Currently, the transport sector contributes almost 43% to the total airborne emissions in Pakistan (Daily times, 2022). Meanwhile, the country has a surplus electricity generation capacity, accumulating a large sum of capacity payments. Under such a situation, there is a dire need to initiate non-seasonal and flexible loads, and EVs have emerged as an effective solution. 

Considering the growing problem of these emissions and their impact on the environment, the government needs to promote greener transport. According to experts, developing EVs in Pakistan is a potential solution for improving the quality of the environment and fully utilising the country’s electricity. In this regard, government officials have taken the initiative and announced plans to start e-buses in different areas of the country. As per the orders, around 50 e-buses have been started in Karachi.
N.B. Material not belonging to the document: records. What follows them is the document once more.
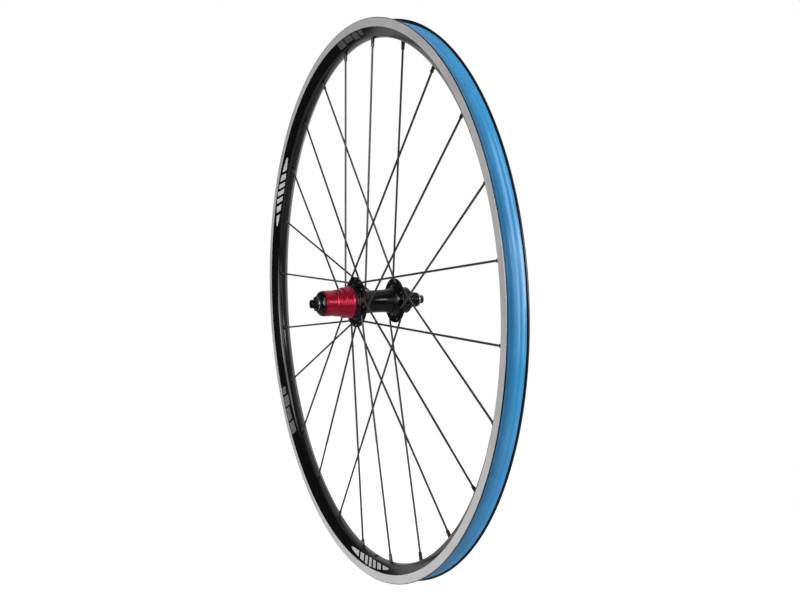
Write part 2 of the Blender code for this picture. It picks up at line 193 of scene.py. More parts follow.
# Light: the brightness of the studio's walls by angle round +Z from +X, the share of it that falls on
# matt surfaces, round panels (around, above, full to, gone at, level), and far lights (around, above,
# angle filled, power, mirrored in gloss)
SURROUND = (
    (0, 0.15),
    (30, 0.15),
    (48, 0.35),
    (95, 0.5),
    (150, 0.7),
    (156, 0.5),
    (191, 0.5),
    (195, 0.05),
    (325, 0.05),
    (342, 0.2),
    (360, 0.15),
)
FILL_SHARE = 0.25
PANELS = ((343, 21, 8, 14, 1.3), (80, 45, 17, 26, 0.25))
SOFTBOXES = {
    "left_side": (294, 10, 24, 1.25, True),
    "front_left_low": (315, 5, 40, 1.25, True),
    "front_left_high": (315, 38, 40, 1.2, True),
    "front_right_low": (0, 5, 40, 0.45, True),
    "front_right_strip": (24, 18, 13, 0.35, True),
    "overhead": (245, 58, 30, 0.5, False),
}


# ---------------------------------------------------------------- mesh helpers


def polar(radius, angle, y=0.0):
    turn = math.radians(angle)
    return Vector((radius * math.sin(turn), y, radius * math.cos(turn)))


def bezier(start, control, end, share):
    """A point of the quadratic curve between two points, of any number of values each."""
    rest = 1 - share
    return tuple(
        rest * rest * a + 2 * rest * share * b + share * share * c
        for a, b, c in zip(start, control, end)
    )


def rounded(outline, radius, steps=3):
    """A closed outline with each corner cut back by up to the radius and rounded."""
    points = []
    for i, corner in enumerate(outline):
        for other in (outline[i - 1], outline[(i + 1) % len(outline)]):
            length = math.dist(corner, other)
            share = min(radius, 0.42 * length) / length
            points.append(tuple(a + (b - a) * share for a, b in zip(corner, other)))
    smooth = []
    for i, corner in enumerate(outline):
        start, end = points[2 * i], points[2 * i + 1]
        smooth += [bezier(start, corner, end, step / steps) for step in range(steps + 1)]
    return smooth


def mirrored(half):
    """A closed outline from its half at y >= 0, listed from the mid-plane out and back."""
    return half + [(-y, radius) for y, radius in reversed(half) if y > 0]


def flipped(outline):
    return [(-y, radius) for y, radius in reversed(outline)]


def mesh_object(name, verts, faces):
    mesh = bpy.data.meshes.new(name)
    mesh.from_pydata([Vector(v) * MM for v in verts], [], faces)
    mesh.update()
    obj = bpy.data.objects.new(name, mesh)
    bpy.context.scene.collection.objects.link(obj)
    return obj


def turned(name, outline, segments, shape=None):
    """A ring turned about the axle from a closed outline. shape moves a point of it at an angle."""
    verts = []
    count = len(outline)
    for step in range(segments):
        angle = 360 * step / segments
        for point in outline:
            y, radius = shape(point, angle) if shape else point
            verts.append(polar(radius, angle, y))
    faces = []
    for step in range(segments):
        here, there = step * count, (step + 1) % segments * count
        for i in range(count):
            j = (i + 1) % count
            faces.append((here + i, here + j, there + j, there + i))
    return mesh_object(name, verts, faces)


def tube(bm, path, radii, sides, flats=None):
    """Adds a closed tube along a path. Where flats holds a distance, that ring is cut to a square."""
    rings = []
    across = None
    for i, point in enumerate(path):
        ahead = (path[min(i + 1, len(path) - 1)] - path[max(i - 1, 0)]).normalized()
        if across is None:
            across = ahead.orthogonal()
        across = (across - ahead * across.dot(ahead)).normalized()
        up = ahead.cross(across)
        ring = []
        for side in range(sides):
            turn = math.tau * side / sides
            reach = radii[i]
            if flats and flats[i]:
                off_flat = (turn + math.pi / 4) % (math.pi / 2) - math.pi / 4
                reach = min(reach, flats[i] / math.cos(off_flat))
            offset = across * math.cos(turn) + up * math.sin(turn)
            ring.append(bm.verts.new((point + offset * reach) * MM))
        rings.append(ring)
    for low, high in zip(rings, rings[1:]):
        for side in range(sides):
            bm.faces.new((low[side - 1], low[side], high[side], high[side - 1]))
    bm.faces.new(rings[0])
    bm.faces.new(rings[-1])


def prism(bm, corners, y_low, y_high):
    low = [bm.verts.new(Vector((x, y_low, z)) * MM) for x, z in corners]
    high = [bm.verts.new(Vector((x, y_high, z)) * MM) for x, z in corners]
    bm.faces.new(low)
    bm.faces.new(high)
    for i in range(len(corners)):
        bm.faces.new((low[i - 1], low[i], high[i], high[i - 1]))


def from_bmesh(name, bm):
    bmesh.ops.recalc_face_normals(bm, faces=bm.faces)
    mesh = bpy.data.meshes.new(name)
    bm.to_mesh(mesh)
    bm.free()
    obj = bpy.data.objects.new(name, mesh)
    bpy.context.scene.collection.objects.link(obj)
    return obj


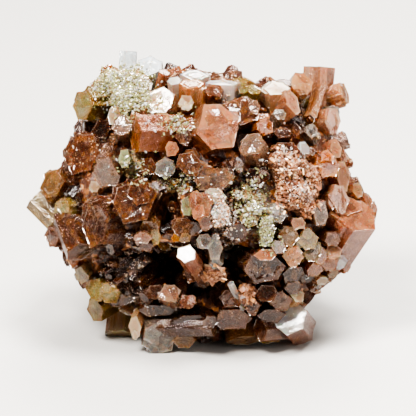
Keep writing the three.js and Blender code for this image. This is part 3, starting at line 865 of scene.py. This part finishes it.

Each bus can carry at least 70 passengers and travels 240 km (149 miles) on a single charge. 

Yet this is quite a small number of buses and needs a more meaningful transport overhaul. Considering the situation, the government is now working on an agreement with the Asian Development Bank (ADB), pursuing a loan of about $30 million to purchase an additional 100 buses, which will have a significant impact on the environment. To improve the environmental and urban conditions in Pakistan, there must be an availability of emission-free, comfortable and luxury vehicles and trained staff to discourage masses from using their smoke-emitting cars and motorbikes.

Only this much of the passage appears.